5. Download Actian Vector from http://esd.actian.com/product/Vector, and place it into the Vagrant-Vector-Install folder, along with the license file that you will receive through email, and the RPM keys file.

6. If you want to use Microsoft Azure, edit the vagrantfile in this folder and fill in your Azure account information. Then start a Command Prompt in the Vagrant-Vector-Install folder and type:

7. To use a local virtual machine, simply start a Command Prompt in the Vagrant-Vector-Install folder and type:

For further instructions, see the readme file on the Actian Github page, or the documentation for each tool or platform.

VectorH uses HDFS or MapR-FS as the storage layer for data and calls on other Hadoop services such as the NameNode and YARN. VectorH is agnostic to the Hadoop distribution used.

A supported Hadoop distribution must be installed and running for VectorH to operate. Supported versions of Hadoop distributions and underlying operating systems are described in the Product Availability Matrix (http://downloads.actian.com/media/PDFs/Product_Avail_Matrix_Vector.pdf).

Generally speaking the hardware requirements of VectorH match the recommendations of the underlying Hadoop vendors: dual CPU commodity servers with sufficient RAM, disks, and 10 GbE networking.

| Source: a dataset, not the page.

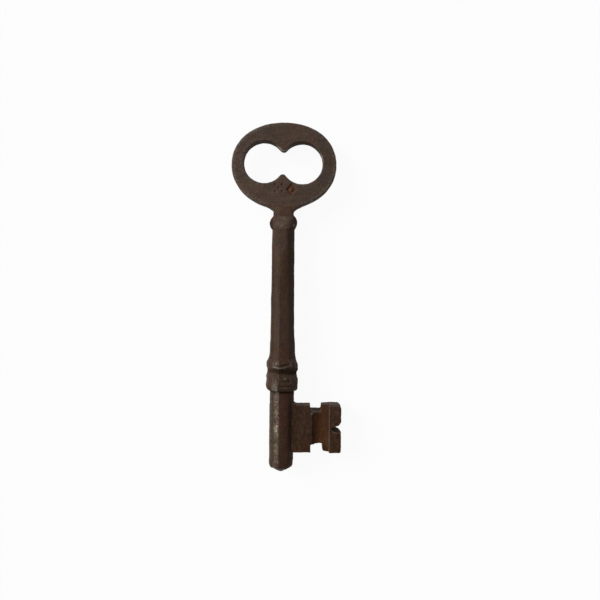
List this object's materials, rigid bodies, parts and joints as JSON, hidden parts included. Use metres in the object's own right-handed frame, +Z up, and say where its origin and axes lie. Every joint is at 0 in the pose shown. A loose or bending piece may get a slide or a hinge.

For disks, we recommend using the higher end of the Hadoop vendor recommendations and opting for at least 16 physical drives and, if possible, choosing the drive type as SAS rather than SATA or Near Line SAS. Solid State Disk (SSD) is preferred over rotating drives for maximum performance.

Consult the vendor documentation on high performance DataNodes for distribution specific configuration details.

For the test cluster, ensure that the number of VectorH nodes is greater than the HDFS block replication factor. (As of version 4.2.2 a configuration item is available the sets the replication factor for VectorH independently of the HDFS default value.)